Q:      How many complaints did the department receive last year? Did the department resolve these complaints? How many of these complaints were referred to the competent courts?

A:      The department received 1,340 complaints last year; most of which have been investigated and resolved. The amount returned to employers totaled KD 508,284,000 while the amount of unpaid salaries given to domestic workers totaled KD 15,725,000. A total of 41 complaints were referred to the court from August to November.

Q:      How many complaints were received from domestic workers, employers and domestic labor recruitment offices last year?

A:      The department received 63 complaints from domestic workers in addition to 1,257 from employers and 21 from offices .

Q:      The Residency Affairs General Department and Residency Affairs Investigation General Department conduct inspection campaigns in domestic labor recruitment offices to uncover violations. How many inspections were carried out last year? What were the violations? Did the department deal with these violations.

A:      A total of 1,855 inspection campaigns targeting domestic labor offices were carried out last year.

Many were found to have violated the Residency Law and one of the perpetrators was referred to the relevant authority. In addition, a domestic labor office violates the law if it deals with a returned employee who has been banned from working in accordance with the Domestic Workers Law. If a contract is signed and found to contravene the contract approved by the Interior Ministry, the perpetrator will be punished as per the law.
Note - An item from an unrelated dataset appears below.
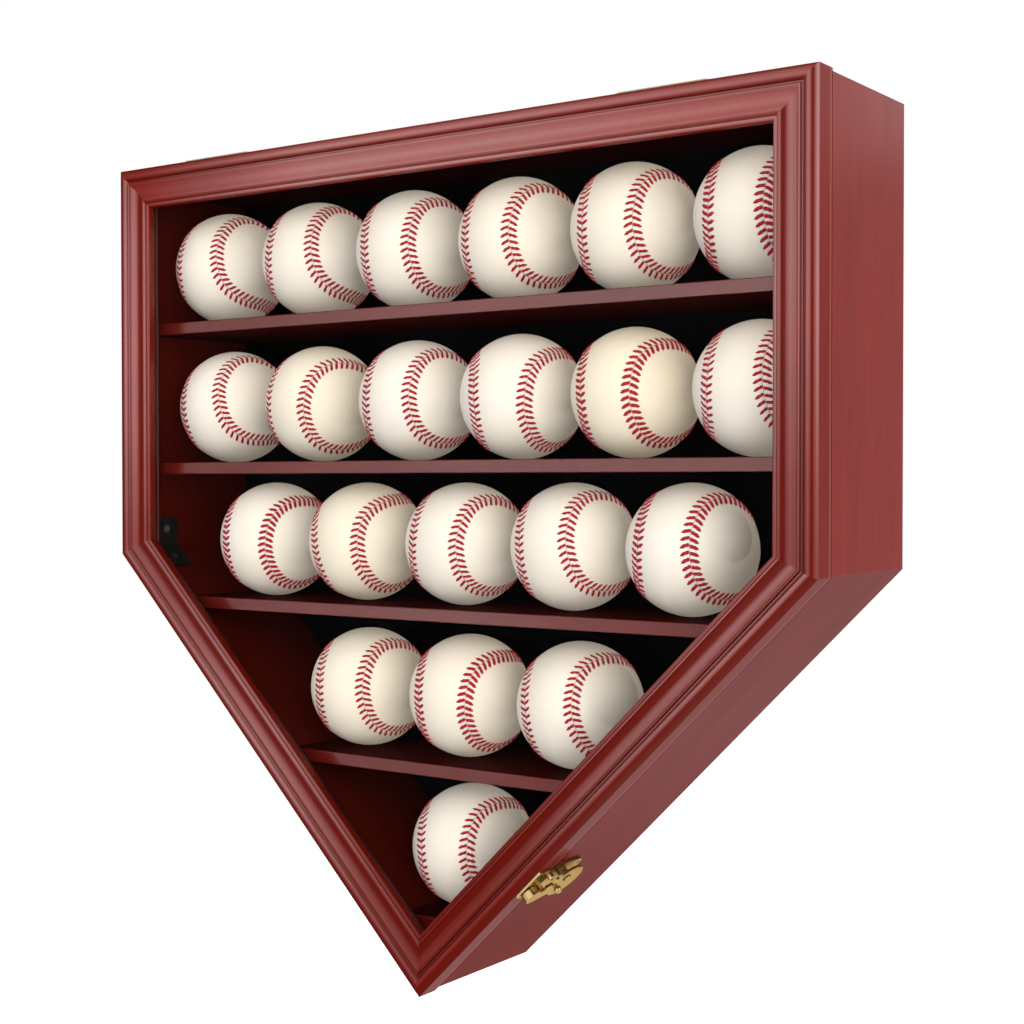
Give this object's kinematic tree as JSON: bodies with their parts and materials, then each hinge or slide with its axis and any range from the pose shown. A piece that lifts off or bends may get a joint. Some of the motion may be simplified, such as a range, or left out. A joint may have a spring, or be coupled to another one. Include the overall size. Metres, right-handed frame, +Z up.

Biography Mohammed Hamad Al-Ajmi was born in 1966. He holds a bachelor’s degree in law and diploma in business management. He served as chairman of a division at the Domestic Workers Department from 1997 to 2009, assistant director from 2009 to 2015 and director of the department from 2015 till date. He also completed courses on criminal investigation fundamentals, management of investigation fundamentals, international arbitration and judicial proceedings. He received many certificates of appreciation and honor from HH the Amir Sheikh Sabah Al-Ahmad Al- Jaber Al-Sabah, minister of interior and other public officials.